The Allied offensive continued with heavy losses on both sides into winter. The tactical concept of combined arms was in its infancy; the royal flying corps was undergoing training for close air support. Tanks were just coming into regular use, having appeared en masse to great effect at Cambrai.  German fortifications had to be taken by frontal infantry assaults. The strategic rationale for the offensive was in part a diversion to allow the French army, still reeling  from mass casualties at Verdun and subsequent mutinies, to recover fighting strength. Another strategic goal of the Yprès operation was to flank the North Sea coast so German submarine bases could be destroyed or captured. The Germans by then had begun unrestricted submarine warfare which was hurting the Allied trans-Atlantic supply lines. But the Flanders campaign was controversial at the time and has remained so since; both David Lloyd George and General Ferdinand Foch opposed it.  In his Memoirs of 1938, Lloyd George wrote, "Passchendaele was indeed one of the greatest disasters of the war...No soldier of any intelligence now defends this senseless campaign..."  By the premature end of the operation in the winter of 1917, German U boats were still sinking Allied shipping in the North Atlantic, even though the French army had restored discipline and brought replacements forward.
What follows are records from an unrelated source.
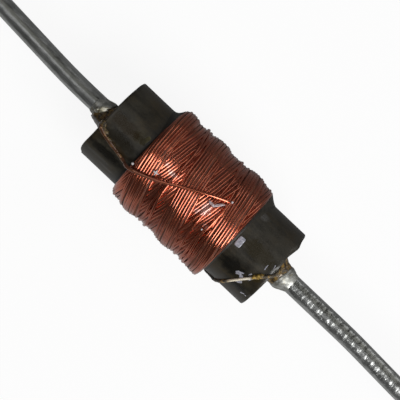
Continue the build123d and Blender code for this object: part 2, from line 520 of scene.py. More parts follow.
@dataclass(frozen=True)
class Ferrite(Finish):
    """Fired ferrite, ground along its length: near black, fine-grained and slightly smeared."""

    constants: ClassVar[dict[str, float]] = {"IOR": 1.55}
    name: str = "ferrite_ground"
    dark: Colour = (0.0100, 0.0084, 0.0048)
    light: Colour = (0.036, 0.0310, 0.0200)
    brown: Colour = (0.037, 0.0255, 0.0085)
    roughness: float = 0.34
    grain_size: float = 0.06 * MM
    grain_depth: float = 0.0020 * MM
    smear_size: float = 0.7 * MM
    streak_size: float = 0.16 * MM
    cloud_size: float = 1.1 * MM
    ragged_size: float = 0.22 * MM
    stains_and_painted_light: tuple[StainOrPaintedLight, ...] = StainOrPaintedLight.table(
        (-2.84, 9, 0.10, 0.22, (0.135, 0.120, 0.052)),
        (-2.92, 3, 0.14, 0.16, (0.060, 0.053, 0.028), 0.8),
        (-3.10, 6, 0.40, 0.36, (0.030, 0.024, 0.009), 0.7),
        (-3.95, 4, 1.00, 0.34, (0.0170, 0.0105, 0.0024), 0.9),
        # Painted shade: darkens the rod's left part a little below the top on the -Y side.
        (-3.75, -13, 1.00, 0.30, (0.0085, 0.0060, 0.0019), 0.85),
        (-3.80, -24, 1.10, 0.16, (0.022, 0.013, 0.004), 0.8),
        # Painted shade: a dark band low on the -Y side of the rod's left part.
        (-3.75, -39, 1.10, 0.24, (0.0035, 0.0028, 0.0016), 0.85),
        # Painted shade: these two rows darken the -Y side of the rod's right part.
        (3.20, -32, 0.70, 0.46, (0.0036, 0.0030, 0.0018), 0.9),
        (4.00, -50, 0.50, 0.24, (0.0040, 0.0032, 0.0018), 0.8),
        # Painted highlight: these two rows are pale streaks along the rod's lower edge, in place of a
        # reflection.
        (-3.95, -52, 0.85, 0.09, (0.050, 0.047, 0.041), 0.7),
        (-3.30, -60, 0.50, 0.08, (0.050, 0.047, 0.041), 0.7),
        (3.75, 28, 0.95, 0.60, (0.0190, 0.0160, 0.0092), 0.6),
        # Painted highlight: a pale grey smudge in place of the softbox's reflection near the right varnish
        # ring.
        (2.80, 41, 0.30, 0.24, (0.066, 0.064, 0.058), 0.85),
        (3.60, 2, 1.00, 0.42, (0.0250, 0.0195, 0.0090), 0.8),
        (4.25, -22, 0.26, 0.26, (0.030, 0.021, 0.005), 0.9),
    )

    def vary(self, paint: Paint, measures: Measures) -> None:
        """Wires the ground grain, and the discolouring, painted shade and painted highlights where they lie
        round the rod.

        Args:
            paint: The material being made.
            measures: The part's sizes.
        """
        wiring = paint.wiring
        grain = paint.grain(self.grain_size, 4.0, 0.6)
        smear = paint.grain(self.smear_size, 4.0)
        streaks = paint.grain(self.streak_size, stretch=(0.12, 1.0, 1.0))
        tone = (grain * 0.5 + smear * 0.6 + streaks * 0.6 - 0.4).rise(0.20, 0.70)
        brown = paint.grain(self.cloud_size, 4.0, 0.6).rise(0.42, 0.66)
        ground = wiring.blend(tone, self.dark, wiring.blend(brown, self.light, self.brown))
        colour, glossy = paint.stained_and_lit(
            ground, self.stains_and_painted_light, measures, measures.rod_radius, self.ragged_size
        )
        rough = smear * 0.24 + streaks * 0.16 + grain * 0.12 + (self.roughness - 0.22)
        paint.set(Base_Color=colour, Roughness=(rough - glossy * 0.12).most(0.15))
        paint.bump(grain + streaks * 0.6, self.grain_depth)


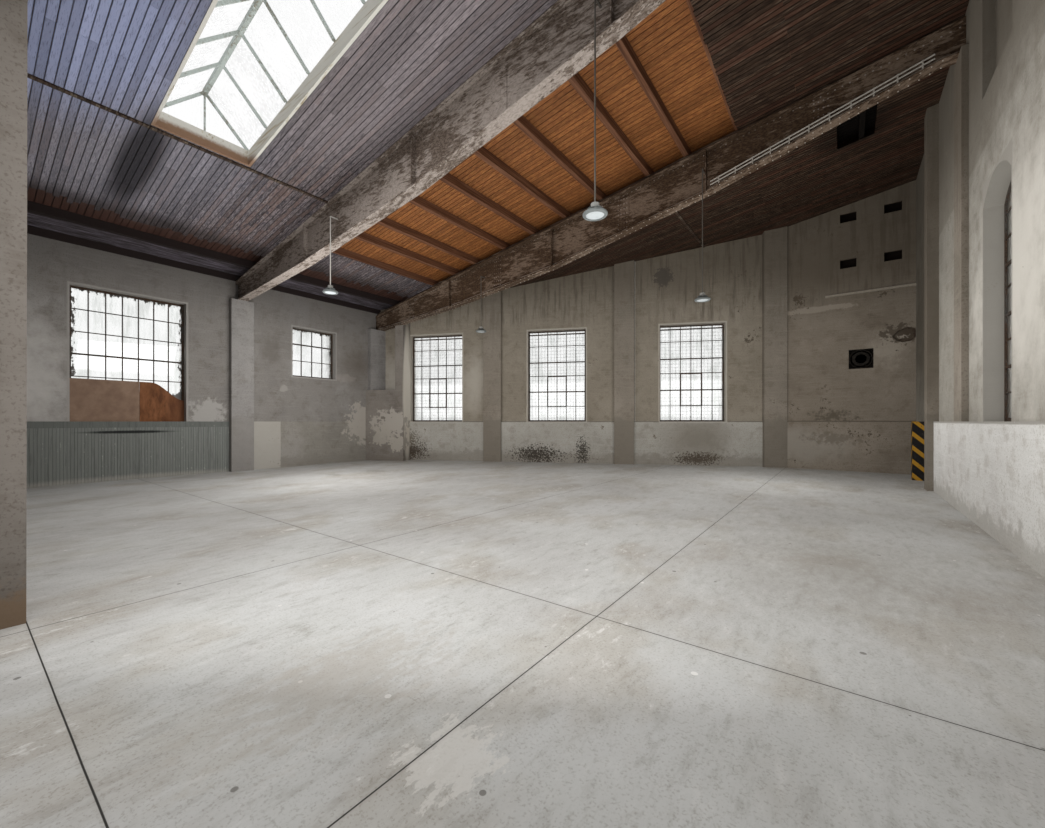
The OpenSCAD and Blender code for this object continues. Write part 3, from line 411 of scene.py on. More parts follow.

muddy terrain near Passhendaele

Exhausted imperial soldiers had to also fight the incredibly muddy terrain churned to a gelatinous mass by repeated heavy shelling in very wet fall weather [photo, right]. Casualty figures have been repeatedly disputed by historians.  No one can argue they were not extremely high.  By the time the Canadian Corps captured the ruin of Passhendale (see photo above) on the fourth ridge, over a quarter million Allied soldiers had died or were wounded.  Germany lost perhaps twice that many, but could ill afford a war of attrition with the Allied army newly reinforced by the American expeditionary force.  British Fifth Army General Gough's plan was to proceed to Westrozebeke, but because the Germans scored a major victory over the Italians at Caporetto, Allied troops were diverted to Italy in support, and the advance was stopped short of the objective. The last major British attack at Yprès was made in November, 1917, the third year of the "war to end all wars."